Le spectateur. — Très-bien ; seulement expliquez-vous plus clairement, et, si j’ose vous en prier, par des exemples.

L’avocat. — C’est ce qui me sera très-facile et dans mon propre intérêt. Ainsi, par exemple, lorsque vous êtes à l’Opéra, n’éprouvez-vous pas un plaisir très-vif ?

Le spectateur. — Oui, lorsque tout s’accorde parfaitement, c’est en effet pour moi la jouissance la plus vive que je puisse éprouver.

L’avocat. — Mais, si vous voyez de braves gens se rencontrer et se complimenter en chantant à tue tête, chanter en lisant des billets qu’ils reçoivent, déclarer leur amour, exprimer leur haine et toutes leurs passions en chantant, se disputer en chantant, et mourir en chantant, pouvez-vous dire que cette représentation tout entière ou seulement une partie vous paraisse vraie ? Quant à moi, j’ose affirmer que je n’ai là sous les yeux qu’une apparence de vérité.
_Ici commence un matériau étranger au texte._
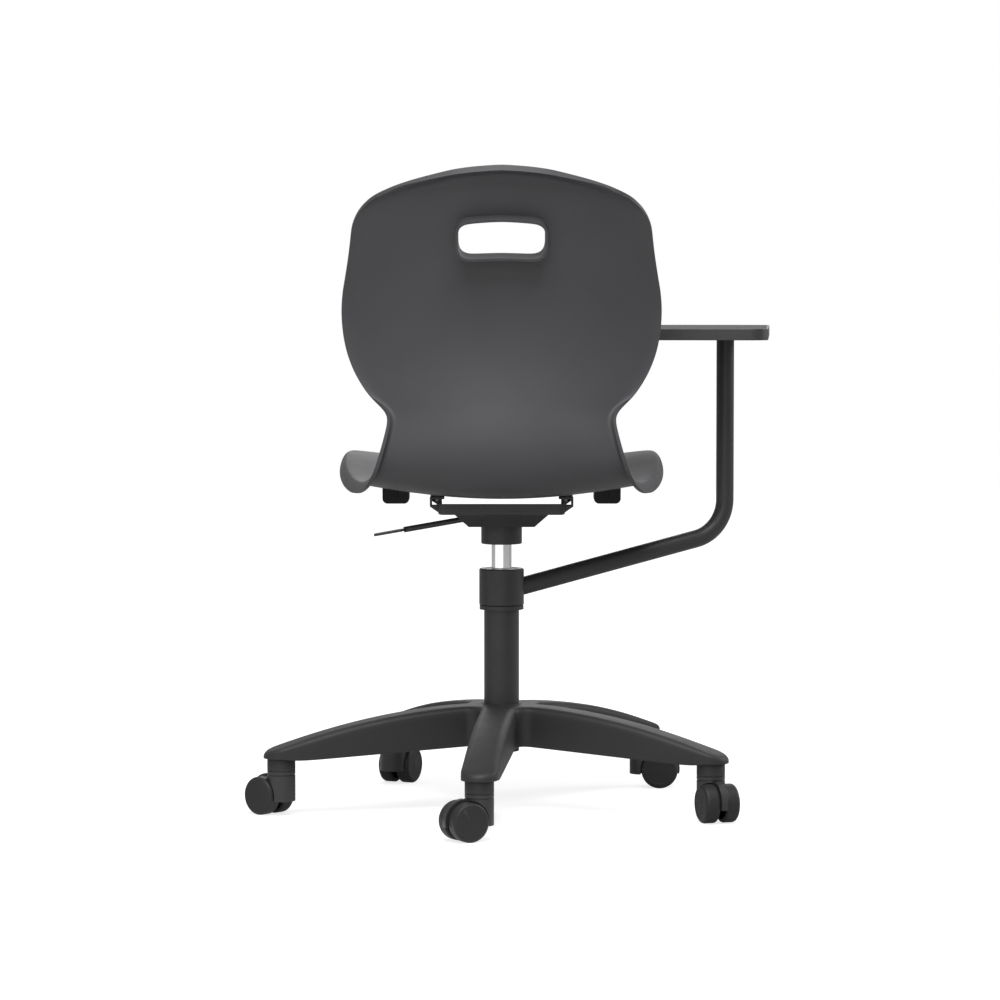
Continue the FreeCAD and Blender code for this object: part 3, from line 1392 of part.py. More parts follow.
# Nothing is written unless every object and every piece is sound
for item in doc.Objects:
    if "Invalid" in item.State or "Error" in item.State:
        raise RuntimeError(f"{item.Name} did not build")
for item in PARTS:
    if item.Shape.isNull() or not item.Shape.isValid() or not item.Shape.Solids:
        raise RuntimeError(f"{item.Label} is not a sound solid")

os.makedirs("parts", exist_ok=True)
for item in PARTS:
    item.Shape.exportStep(f"parts/{item.Label}.step")
print(f"{len(PARTS)} pieces written")
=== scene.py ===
# %% [markdown]
# # Dressing a swivel chair with a writing tablet
# The chair's working parts come ready made at their real size: one object for each part, grouped in
# bodies that the joints move. This lesson gives them their looks. The moulded shell, the base, the
# castors and the fittings are shaped again with rounded edges where that shows, and every surface gets
# a material made of nodes. All lengths are in metres, and MM turns a size in millimetres into metres.

# %% Load the fixed frame
import json
import math

import bmesh
import bpy
import numpy as np
from mathutils import Matrix, Vector
from mathutils.bvhtree import BVHTree


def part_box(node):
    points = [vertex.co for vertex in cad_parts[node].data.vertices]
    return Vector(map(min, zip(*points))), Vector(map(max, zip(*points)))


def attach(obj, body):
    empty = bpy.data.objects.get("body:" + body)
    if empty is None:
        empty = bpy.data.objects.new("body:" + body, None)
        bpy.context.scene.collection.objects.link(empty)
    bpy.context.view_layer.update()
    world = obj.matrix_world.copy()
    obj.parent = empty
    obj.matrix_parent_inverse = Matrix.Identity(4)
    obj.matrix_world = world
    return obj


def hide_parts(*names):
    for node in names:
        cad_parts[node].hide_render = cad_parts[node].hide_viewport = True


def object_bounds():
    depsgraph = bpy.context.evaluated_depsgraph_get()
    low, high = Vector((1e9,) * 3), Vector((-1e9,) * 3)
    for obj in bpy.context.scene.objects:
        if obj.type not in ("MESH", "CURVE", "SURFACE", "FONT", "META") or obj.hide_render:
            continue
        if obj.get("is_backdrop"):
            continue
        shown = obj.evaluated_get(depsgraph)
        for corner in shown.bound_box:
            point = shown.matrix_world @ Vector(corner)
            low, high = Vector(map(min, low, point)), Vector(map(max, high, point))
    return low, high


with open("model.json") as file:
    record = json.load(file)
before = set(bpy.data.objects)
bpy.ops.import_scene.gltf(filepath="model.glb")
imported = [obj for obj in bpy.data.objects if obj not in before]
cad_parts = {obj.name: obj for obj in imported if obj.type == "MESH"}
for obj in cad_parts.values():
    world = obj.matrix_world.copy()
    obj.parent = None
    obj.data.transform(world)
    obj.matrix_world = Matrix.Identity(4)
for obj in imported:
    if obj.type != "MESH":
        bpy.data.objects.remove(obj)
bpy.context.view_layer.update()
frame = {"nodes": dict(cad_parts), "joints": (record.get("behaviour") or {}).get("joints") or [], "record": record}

MM = 0.001

# %% [markdown]
# ## The camera
# The picture was taken from behind the chair with a long lens, which keeps the base from looking
# large beside the seat. A wide lens close by would show the same outline with a stronger perspective.
# The distance, height and tilt here come from lining the chair's own corners up with the picture.

# %% Camera
CAMERA_DISTANCE = 5500 * MM
CAMERA_HEIGHT = 746 * MM
CAMERA_ASIDE = -2.2 * MM
CAMERA_TILT_DOWN = 3.26
CAMERA_LENS = 142.13
SENSOR_WIDTH = 36


def link(thing):
    """Put an object in the scene."""
    bpy.context.scene.collection.objects.link(thing)
    return thing


camera_data = bpy.data.cameras.new("camera")
camera_data.sensor_width = SENSOR_WIDTH
camera_data.lens = CAMERA_LENS
camera = link(bpy.data.objects.new("camera", camera_data))
camera.location = (CAMERA_ASIDE, -CAMERA_DISTANCE, CAMERA_HEIGHT)
camera.rotation_euler = (math.radians(90 - CAMERA_TILT_DOWN), 0, 0)
bpy.context.scene.camera = camera
bpy.context.scene.view_settings.view_transform = "Standard"
print("camera", round(CAMERA_DISTANCE, 2), "m behind the column with a", CAMERA_LENS, "mm lens")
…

Le spectateur. — En effet, si j’y réfléchis, je ne sais trop que dire, et tout cela n’a pas l’air d’être bien conforme à la vérité.

L’avocat. — Et cependant vous êtes parfaitement content et satisfait de ce spectacle.

Le spectateur. — Sans contredit ; je me rappelle même combien on a voulu autrefois rendre l’Opéra ridicule à cause de sa grossière invraisemblance, et comment, malgré cela, il m’a fait éprouver les plus grandes jouissances, combien j’y en ai trouvé de nouvelles à mesure qu’il s’est perfectionné de plus en plus.

L’avocat. — Et ne vous sentez-vous pas, à l’Opéra, dans une parfaite illusion.